Are you a visualization and graphing expert? Can you identify which tool (R, Excel, Tableau, SPSS, Matlab, JS, Python, or SAS) was used to create each of these graphs? No cheating!
I recently read Tim Matteson's blog where he presented 18 graphs, and had his readers try to guess which software was used to create each of them. I thought it was an interesting exercise, but I was a little disappointed in the graphs. My buddy Paul Kent said I should create my own new/improved version of each graph, and I thought that sounded like a splendid idea! Be sure to click the link above to see the original versions, so you can better appreciate the improvements.
Can you determine which software I used to create each of my improved versions?
The biggest problem in the original graph, was that the colors and order of the bar segments didn't make sense - seems like they should be bad-to-good, but the original graph had them in alphabetical order. Also, the Xnn labels along the left-side axis were cluttered and difficult to read. In my version I spaced the labels out more, and also left-aligned them so the 'X's lined up and made them easier to read.
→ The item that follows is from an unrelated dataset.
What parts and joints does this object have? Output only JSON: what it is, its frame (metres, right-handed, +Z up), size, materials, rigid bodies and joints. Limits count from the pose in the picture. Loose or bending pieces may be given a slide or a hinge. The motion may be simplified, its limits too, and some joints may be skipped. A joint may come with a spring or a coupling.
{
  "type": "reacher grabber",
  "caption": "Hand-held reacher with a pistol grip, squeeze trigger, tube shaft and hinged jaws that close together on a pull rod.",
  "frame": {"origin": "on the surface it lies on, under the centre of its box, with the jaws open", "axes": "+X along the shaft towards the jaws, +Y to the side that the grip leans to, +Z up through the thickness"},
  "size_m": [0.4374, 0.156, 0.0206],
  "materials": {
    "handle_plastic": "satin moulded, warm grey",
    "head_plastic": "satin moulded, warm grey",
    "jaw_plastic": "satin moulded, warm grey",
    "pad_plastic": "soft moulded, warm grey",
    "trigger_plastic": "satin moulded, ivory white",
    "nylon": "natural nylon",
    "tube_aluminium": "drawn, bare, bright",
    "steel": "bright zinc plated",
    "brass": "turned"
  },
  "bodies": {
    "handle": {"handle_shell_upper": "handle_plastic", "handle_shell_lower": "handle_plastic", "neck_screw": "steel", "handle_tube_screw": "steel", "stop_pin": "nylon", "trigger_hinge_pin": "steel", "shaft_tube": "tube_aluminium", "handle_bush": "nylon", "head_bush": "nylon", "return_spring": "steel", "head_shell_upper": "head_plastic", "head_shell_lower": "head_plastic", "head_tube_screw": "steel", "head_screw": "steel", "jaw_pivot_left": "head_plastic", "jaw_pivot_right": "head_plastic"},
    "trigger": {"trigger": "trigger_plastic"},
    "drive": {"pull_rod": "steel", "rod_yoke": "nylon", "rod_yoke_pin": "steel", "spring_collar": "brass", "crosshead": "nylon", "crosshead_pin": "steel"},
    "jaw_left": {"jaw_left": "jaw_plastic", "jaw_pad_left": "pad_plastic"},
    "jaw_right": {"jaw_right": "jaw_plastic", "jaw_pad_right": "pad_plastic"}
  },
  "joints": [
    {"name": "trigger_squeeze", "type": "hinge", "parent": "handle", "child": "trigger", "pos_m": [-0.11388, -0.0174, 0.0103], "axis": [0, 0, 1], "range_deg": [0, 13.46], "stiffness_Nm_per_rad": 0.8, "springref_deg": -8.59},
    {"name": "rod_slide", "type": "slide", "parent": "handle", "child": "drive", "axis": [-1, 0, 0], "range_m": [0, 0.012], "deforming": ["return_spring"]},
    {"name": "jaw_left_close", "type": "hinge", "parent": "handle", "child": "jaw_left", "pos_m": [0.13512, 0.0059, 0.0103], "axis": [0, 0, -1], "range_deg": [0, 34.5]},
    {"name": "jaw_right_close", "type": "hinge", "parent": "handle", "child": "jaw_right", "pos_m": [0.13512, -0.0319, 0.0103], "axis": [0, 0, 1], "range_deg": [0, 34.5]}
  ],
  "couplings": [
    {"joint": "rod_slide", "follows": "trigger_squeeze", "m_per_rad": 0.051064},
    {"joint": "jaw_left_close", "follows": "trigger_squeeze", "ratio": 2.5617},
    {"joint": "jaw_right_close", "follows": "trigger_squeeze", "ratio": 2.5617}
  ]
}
In the original chart, having a colored area behind the questions made it look (at first glance) like those were bars, therefore I didn't color that area in my graph. I was a bit confused by the numbers to the left and right of the bars in the original, therefore in my version I color-coded these numbers so the user would know at-a-glance that the left number represented 'disagree' and the right number represented 'agree'. In survey data like this, I think it's important to be able to see whether over 50% of the respondents agree or disagree, so I added a reference line at 50%
In the original chart, they had the axis labels along both the left and bottom, showing each label twice. In my plot, I placed the label along the diagonal boxes, allowing me to only show each label once (and also eliminating the sideways labels along the left axis). I used transparent plot markers, so you can see where markers are stacking. I also use a different color marker from the axes and text, so the markers stand out more.
The original chart used so many grid lines that I found it difficult to follow a line to the axis. I used years rather than months along the x-axis, because that seemed easier to understand for such a long time period (quick - how many years is 70 months!?! see what I mean!)
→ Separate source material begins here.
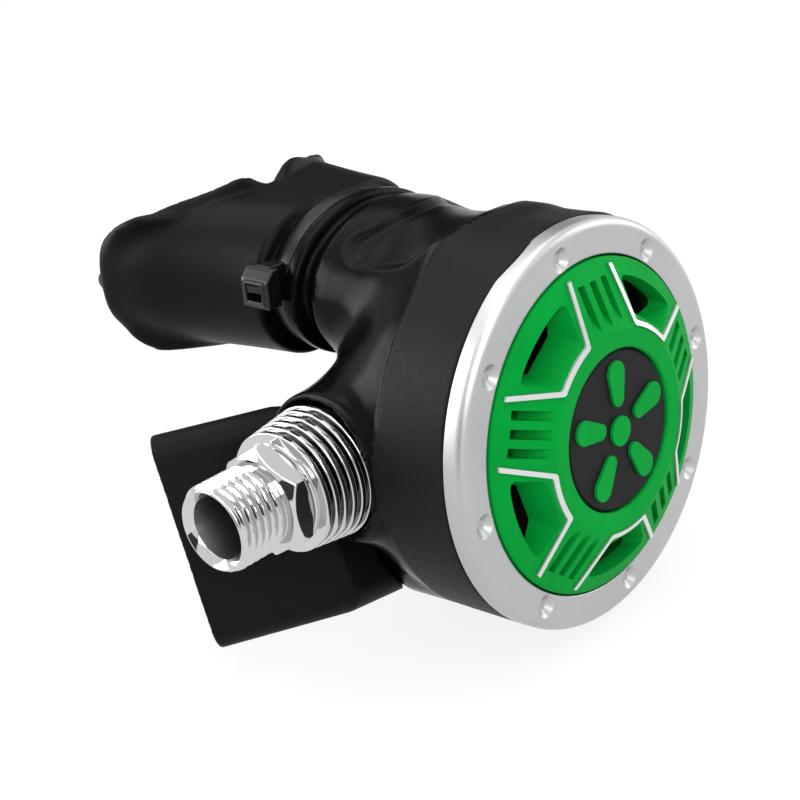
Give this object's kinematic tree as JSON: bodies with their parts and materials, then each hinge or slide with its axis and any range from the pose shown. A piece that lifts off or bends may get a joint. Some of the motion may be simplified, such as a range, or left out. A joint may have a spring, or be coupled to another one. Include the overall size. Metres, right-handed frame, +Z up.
{
  "type": "scuba second stage regulator",
  "caption": "Black scuba second stage with a green vented purge cover in a satin ring, finned inlet, exhaust tee and mouthpiece.",
  "frame": {"origin": "on the hose thread's axis, at the hexagon's shoulder where the hose nut stops", "axes": "X along the valve barrel from the inlet to the knob, Y from the purge cover to the mouthpiece, Z up"},
  "size_m": [0.1018, 0.0958, 0.0714],
  "materials": {
    "case_plastic": "moulded black plastic, grained band and glossy bowl",
    "ring_metal": "satin, rounded bevel",
    "cover_green": "matte moulded",
    "trim_silver": "satin silver",
    "button_black": "matte",
    "pad_green": "matte",
    "spring_steel": "drawn wire",
    "inner_plastic": "moulded",
    "silicone_clear": "soft silicone",
    "steel": "pressed",
    "washer_white": "moulded",
    "brass": "turned",
    "seat_rubber": "moulded",
    "chrome": "polished plate",
    "knob_black": "fluted",
    "tee_rubber": "matte",
    "mouth_silicone": "matte silicone",
    "tie_nylon": "smooth nylon"
  },
  "bodies": {
    "housing": {"case": "case_plastic", "face_ring": "ring_metal", "front_cover": "cover_green", "window_trim": "trim_silver", "purge_spring": "spring_steel", "purge_spider": "inner_plastic", "diaphragm": "silicone_clear", "diaphragm_washer": "washer_white", "valve_barrel": "brass", "orifice": "brass", "poppet_spring": "spring_steel", "knob_gland": "inner_plastic", "inlet_fitting": "chrome", "heat_exchanger": "chrome", "inlet_seal": "seat_rubber", "gland_seal": "seat_rubber", "screw_seal": "seat_rubber", "exhaust_spider": "inner_plastic", "exhaust_valve": "silicone_clear", "exhaust_tee": "tee_rubber", "mouthpiece": "mouth_silicone", "mouthpiece_tie": "tie_nylon"},
    "purge": {"purge_button": "button_black", "button_pads": "pad_green"},
    "plate": {"diaphragm_plate": "steel"},
    "lever": {"demand_lever": "steel"},
    "valve": {"poppet": "washer_white", "seat_disc": "seat_rubber", "poppet_nut": "brass"},
    "pad": {"spring_pad": "washer_white"},
    "knob": {"adjusting_screw": "steel", "adjusting_knob": "knob_black"},
    "vane": {"vane_lever": "knob_black", "flow_vane": "inner_plastic"}
  },
  "joints": [
    {"name": "purge_press", "type": "slide", "parent": "housing", "child": "purge", "axis": [0, 1, 0], "range_m": [0, 0.0045], "stiffness_N_per_m": 400, "springref_m": -0.004, "deforming": ["purge_spring", "diaphragm"]},
    {"name": "diaphragm_sink", "type": "slide", "parent": "housing", "child": "plate", "axis": [0, 1, 0], "range_m": [0, 0.0045], "deforming": ["diaphragm"]},
    {"name": "lever_rock", "type": "hinge", "parent": "housing", "child": "lever", "pos_m": [0.0571, -0.0031, 0], "axis": [0, 0, 1], "range_deg": [-19, 0]},
    {"name": "poppet_lift", "type": "slide", "parent": "housing", "child": "valve", "axis": [1, 0, 0], "range_m": [0, 0.0008], "deforming": ["poppet_spring"]},
    {"name": "knob_turn", "type": "hinge", "parent": "housing", "child": "knob", "pos_m": [0.0798, 0, 0], "axis": [1, 0, 0], "range_deg": [-540, 540]},
    {"name": "pad_travel", "type": "slide", "parent": "housing", "child": "pad", "axis": [1, 0, 0], "range_m": [-0.0012, 0.0012], "deforming": ["poppet_spring"]},
    {"name": "vane_turn", "type": "hinge", "parent": "housing", "child": "vane", "pos_m": [0.0461, 0.00788, 0.02068], "axis": [1, 0, 0], "range_deg": [-30, 30]}
  ],
  "couplings": [
    {"joint": "diaphragm_sink", "follows": "purge_press", "ratio": 1},
    {"joint": "lever_rock", "follows": "purge_press", "rad_per_m": -73.684},
    {"joint": "poppet_lift", "follows": "purge_press", "ratio": 0.17776},
    {"joint": "pad_travel", "follows": "knob_turn", "m_per_rad": -0.00012731}
  ]
}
For this one, I left it pretty much as-is, except I placed the labels inside the longer bars (rather than outside), thereby making more room for the bars. I also explain what 'cola' is in the title, since it's an acronym most people probably aren't familiar with - wouldn't want people thinking this was a graph about soft drinks!
For this chart, I didn't have the original data, so I decided to go with some data that was similar, but less dense. I'm not sure what the original chart was trying to show, but I can't imagine it was doing a very good job of it (looked like a cluttered mess of points & lines to me).
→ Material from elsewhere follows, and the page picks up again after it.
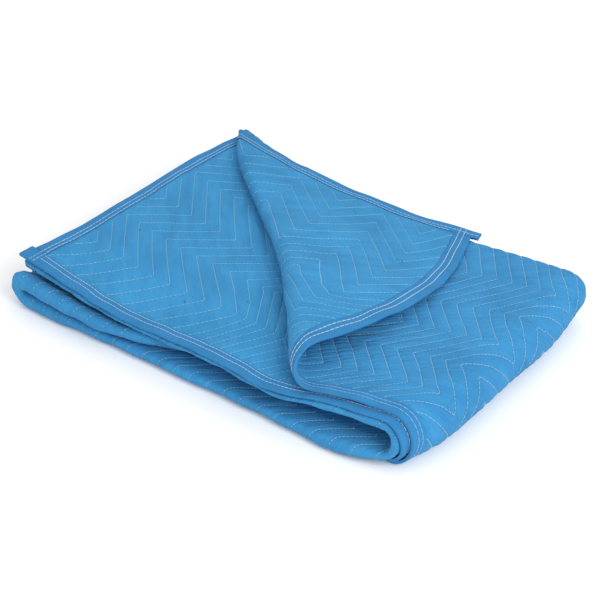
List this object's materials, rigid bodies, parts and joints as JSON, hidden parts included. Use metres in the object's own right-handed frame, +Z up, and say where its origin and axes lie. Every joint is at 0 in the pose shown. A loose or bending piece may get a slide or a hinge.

In the original chart, I don't think the circles showed up very well against the black background - therefore I didn't put any circles on my version (if you want to see a black map with circles, have a look at my map with animated circles). Be sure to click here, to see the full size map (to get the full effect)!
The original chart was a simple scatter, with '+' markers, and dark grid lines. In my version, I used transparent round markers - this way you can see when multiple markers are stacked in the same location. I also use light grid lines, so the grid doesn't compete with the markers for your attention. I also added some summary statistics in the top/left corner of the graph.
I'm not a big fan of using black backgrounds in a graph ... but if you're going to create any kind of graph, at least show the scales along the sides!
This is another one I didn't have the exact data for, so I used some similar data. The biggest change I made was using transparent markers so you can see where multiple markers are stacked on top of each other. I also use a grid of reference lines from both axes, rather than just one axis.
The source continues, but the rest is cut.